Right before deciding to push in on the preflop reraise there, I specifically thought to myself "I should fold here. I did fold in this spot several times the other day when I won. If I did not have my ToC seat wrapped up already I would fold here." So I called, went with the aggressive play, and it turned out to be one that was the correct move given Lucko's holding, but I can't complain about the result when I knowingly, willingly took on that race and knew it was a more volatile move than necessary in that spot and still with a nice chip stack behind. Basically, with a ToC seat already in my back pocket, I took a gamble here on a 50-50 shot (52-48 in my favor, to be exact) that if I won, I would have a massive stack and a very good chance of smashing through this field, but that if I lost, my big stack would be gone and I would be done. Frankly, it's a bad move in a tournament like this as I can surely wait for a better spot than with the 4s where any hand Lucko calls with (and I figured he would call with overs) is basically racing against me, but I chose to do it and I almost held on for the big win. Instead I was out and as I mentioned, the specter of Big Stack Lucko really started to emerge.

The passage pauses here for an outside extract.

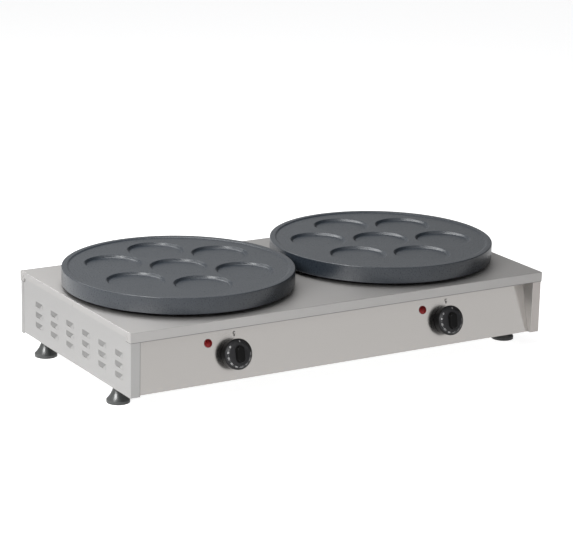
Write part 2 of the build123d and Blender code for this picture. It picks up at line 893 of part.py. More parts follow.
def thermostat_screws(x):
    """Two pan-head screws under the knob."""
    with BuildPart() as screws:
        with BuildSketch(on_panel(x, knob_z)):
            with GridLocations(thermostat_screw_pitch, 1, 2, 1):
                Circle(screw_diameter / 2)
        extrude(amount=-sheet - thermostat_plate - screw_grip / 2)
        with BuildSketch(on_panel(x, knob_z)):
            with GridLocations(thermostat_screw_pitch, 1, 2, 1):
                Circle(screw_head / 2)
        extrude(amount=screw_head_height, taper=head_taper)
    return screws.part


def flatted_circle(radius, flat):
    """A round section with one flat, inside the sketch that is open."""
    Circle(radius)
    with Locations((0, radius)):
        Rectangle(2 * radius, 2 * flat, mode=Mode.SUBTRACT)


spindle_tip = knob_depth - dial_rim


def spindle(x):
    """The thermostat's spindle, round in its bush and flatted in the knob."""
    with BuildPart() as shaft:
        with BuildSketch(on_panel(x, knob_z, out=-spindle_seat)):
            Circle(spindle_diameter / 2)
        extrude(amount=spindle_seat + knob_gap)
        with BuildSketch(on_panel(x, knob_z, out=knob_gap)):
            flatted_circle(spindle_diameter / 2, spindle_flat)
        extrude(amount=spindle_tip - knob_gap)
    return shaft.part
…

Lucko's stack got even stoopider when Chad ended up reraising a preflop raiser and a caller with Chad's hammer, and ended up pushing that into both pocket Jacks and Lucko's pocket Queens, all allin preflop. Chad could not hold up despite flopping five outs to win, and before anyone knew it, Lucko had 50k in chips -- way too early in the Buddy for that kind of a stack -- when second place had just over 12k. And if you're like me, you were ready to call it for Lucko right then and there, with still like 30 runners left. Nobody plays that big stack in a blonkament like Lucko does, that has been demonstrated time and time again.
Although I was gone for most of the next hour, I did manage to log in to the final table and see that Lucko was gone and that Poker Meister (I think that's who KeepFloppin is or whateverhisnameis) had amassed the prohibitively large stack near the beginning, and in the end it looks like he's the guy who took it down and nabbed the last BBT5 ToC seat for this week. That has got to be the most significant blogger tournament win Meister has ever had, so congratulations to him for apparently playing very well and pretty much dominating the entire final table from beginning to end.
Six of the 24 seats in the BBT5 Tournament of Champions have now been awarded. This coming Sunday night, two more lucky run-gooders will claim their spot at the table in the Invitational freeroll. I'll be there, once again with my aggression hat on, waiting to make you call me light on the river by picking just the right amount that you simply cannot resist.